When You’re Ready to Rebuild—Start Here

In some way, shape or form you’ve probably spent your whole life being told not to take up too much space. So, when you’re suddenly pushed out of one, it’s hard to remember how to stand tall again. Here’s what helped me, and what I hope helps you:

Stop minimizing what happened. This was a big deal. Even if it’s happening to “a lot of people.” Even if your friends tell you you’re lucky to have time off. You’re allowed to be upset.

Grieve what you lost. Yes, the paycheck. But also the structure. The purpose. The friendships. The version of yourself that was built for that job.

Get honest about what wasn’t working. For me, it was the constant travel. The isolation. The unsustainable pace. The layoff didn’t just end something, it revealed something.

Learn how to talk about yourself again.

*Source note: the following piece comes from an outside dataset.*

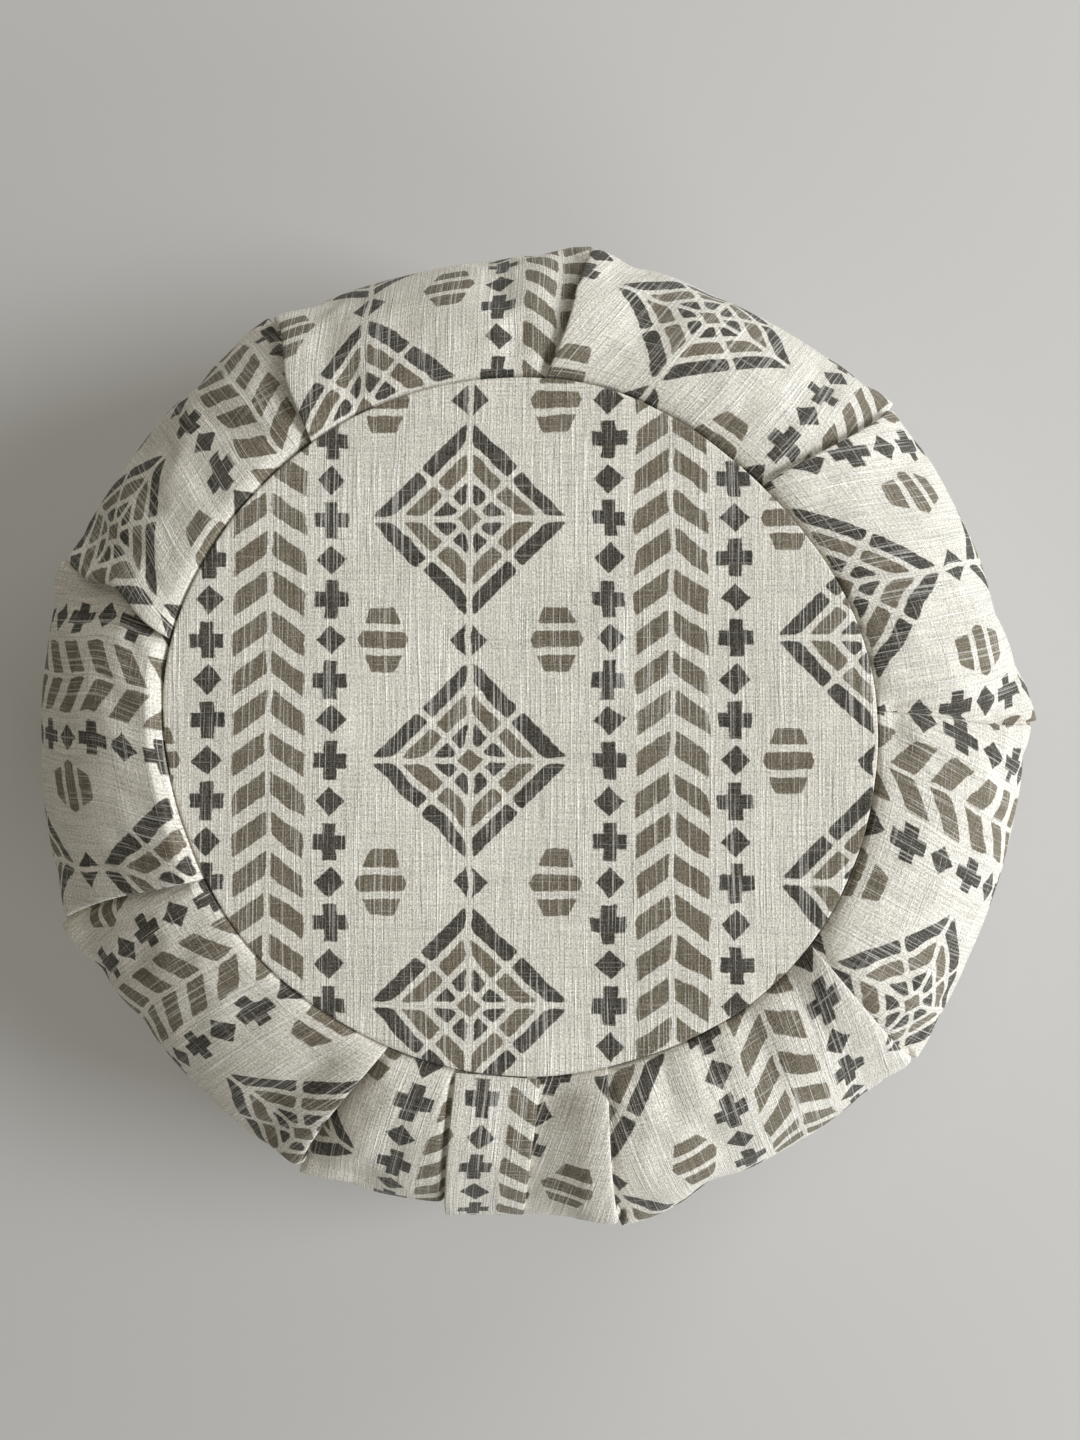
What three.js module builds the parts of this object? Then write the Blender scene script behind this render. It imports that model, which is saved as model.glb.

If you’ve been in the same industry or role for years, it can be hard to describe what you actually do well. The book Brag Better by Meredith Fineman will help you realize that talking about your strengths isn’t arrogance. It’s self-respect.

Choose what success means now. Not five years ago. Not based on someone else’s path. Ask yourself: What do I want more of? What do I refuse to tolerate again? What part of me do I want to reclaim?

You Get to Choose What Comes Next

I didn’t write this to tell you how to bounce back. I wrote it because no one told me how normal it is to fall apart. You don’t have to rush your comeback story. You just have to be honest about where you are—and willing to rebuild on your own terms.
What if success isn’t about pushing harder or shouting louder? What if it looks like trusting your natural pace, asking for help, reclaiming your voice, working with purpose, and resting when you need to?
That’s the kind of success I’m building now. And it started the day everything I thought defined me fell away.